Still, starting now doesn’t mean doing everything at once. Reflecting on her own experience building a business so far, How shared that she’d like to encourage her past self to take more time in some aspects of her founder journey to build up slowly.

“I tend to want to move very fast and break things, and sometimes playing the long game – growing a team slowly, waiting for our reputation to grow, not wanting everything to happen at once – is probably a better business strategy at the beginning.”

– Cat How

3. Don’t lose sight of your goals

Pum Lefebure grew up in Thailand and identified as an artist early on. She followed a university scholarship to the USA, then stuck around for a full-time job in Washington, DC, but her creative, entrepreneurial spirit never faded. It was that passion for creativity and self-expression that drove her to turn her dreams into reality, starting Design Army at her kitchen table and growing it to a top-tier creative firm.

Her biggest advice to creatives like her who want to strike out as founders is to balance a future-facing curiosity with a clear, solid vision. 

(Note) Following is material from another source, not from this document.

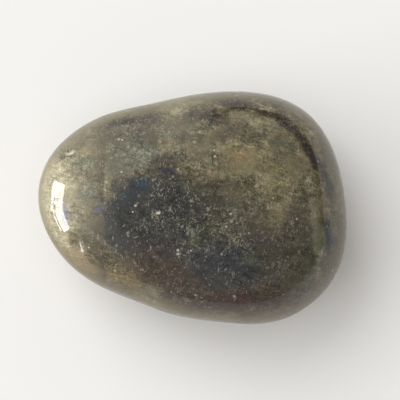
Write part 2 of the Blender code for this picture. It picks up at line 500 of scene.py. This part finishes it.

“Trends come and go, design aesthetics change, media platforms change, clients change. As a leader, you must stay ahead of the curve. By necessity, I’ve learned the art of trend forecasting to prepare myself and my team for what’s to come. It’s essential to never lose sight of the goal and always set aside some time to experiment – even if it means taking risks! To truly progress, you must continuously rethink everything, challenge conventions and explore the unknown – always question tomorrow and embrace change.

– Pum Lefebure

For young women on their own founder journey, Lefebure has further advice:

 “Do not try to imitate ‘male’ leadership, as you have far greater potential to make use of your emotional intelligence – caring is the core of great leadership. Take advice from female leaders who have succeeded before you and use that insight to lead confidently and powerfully. Stay smart, be bold, and challenge yourself – Game On!”

– Pum Lefebure

4. Don’t take anything too seriously

Sara Taiyo, the co-founder of Brighton-based agency Driftime Media told Creative Boom:

“One thing we’ve been historically denied as women is autonomy, agency, and choice – co-founding a business has helped to accelerate my freedom to make decisions that impact the industry, both within and beyond the remit of my expertise in digital design. Do not take anything too seriously – exploration, experimentation, and iteration are at the bedrock of any good business, and something we can champion as a woman-led community.”

Sara Taiyo

5. Keep asking questions

Sara Jones had been working in the design industry for over 15 years when she decided to make a change in 2011, and co-found Free The Birds.

“One thing I would tell my younger self would be to take time to understand what motivates those around you – it might not be what you thought! Also, don’t try to second guess what anyone thinks; you’ll never truly know. Finally, don’t be afraid to speak up; your view is just as valid as others.

You don’t always have to know everything – keep asking the questions, seek out experts that you can learn from, keep the conversation going.”

Sara Jones

6. Follow your passion

Morrama founder Jo Barnard first entertained the idea of starting her own agency as a student, “most likely fueled by a mix of ego, naivety, and self-belief that I would be good at it,”  After facing imposter syndrome, Jo’s advice to other female founders is:

“You need a combination of passion, expertise and market fit to succeed. If the passion is there, it will bring the energy needed to keep you in the game long enough to build expertise. That leaves market fit; understanding what your clients really need and working out what makes you the best person to deliver it is key.”

– Jo Barnard

7. Trust yourself

Amy Globus, a co-founder of the Brooklyn-based agency Team, started as a visual artist and has always considered her willingness to experiment a strength when it comes to her art and her business.

“When starting your business, it’s easy to feel like an imposter. As a woman, it’s even harder to be taken seriously. In the early days…I often felt like I had to overcompensate for our size to get the work I wanted.

“I would say to be confident in my own skills that got me to this point and to trust myself. Oftentimes, as women, we’re taught to spread recognition to others, not to claim it for ourselves. So, in my younger years, I would’ve embraced where I was and been reassured of my achievements and capabilities. Work hard and do great work – that’s all you need.”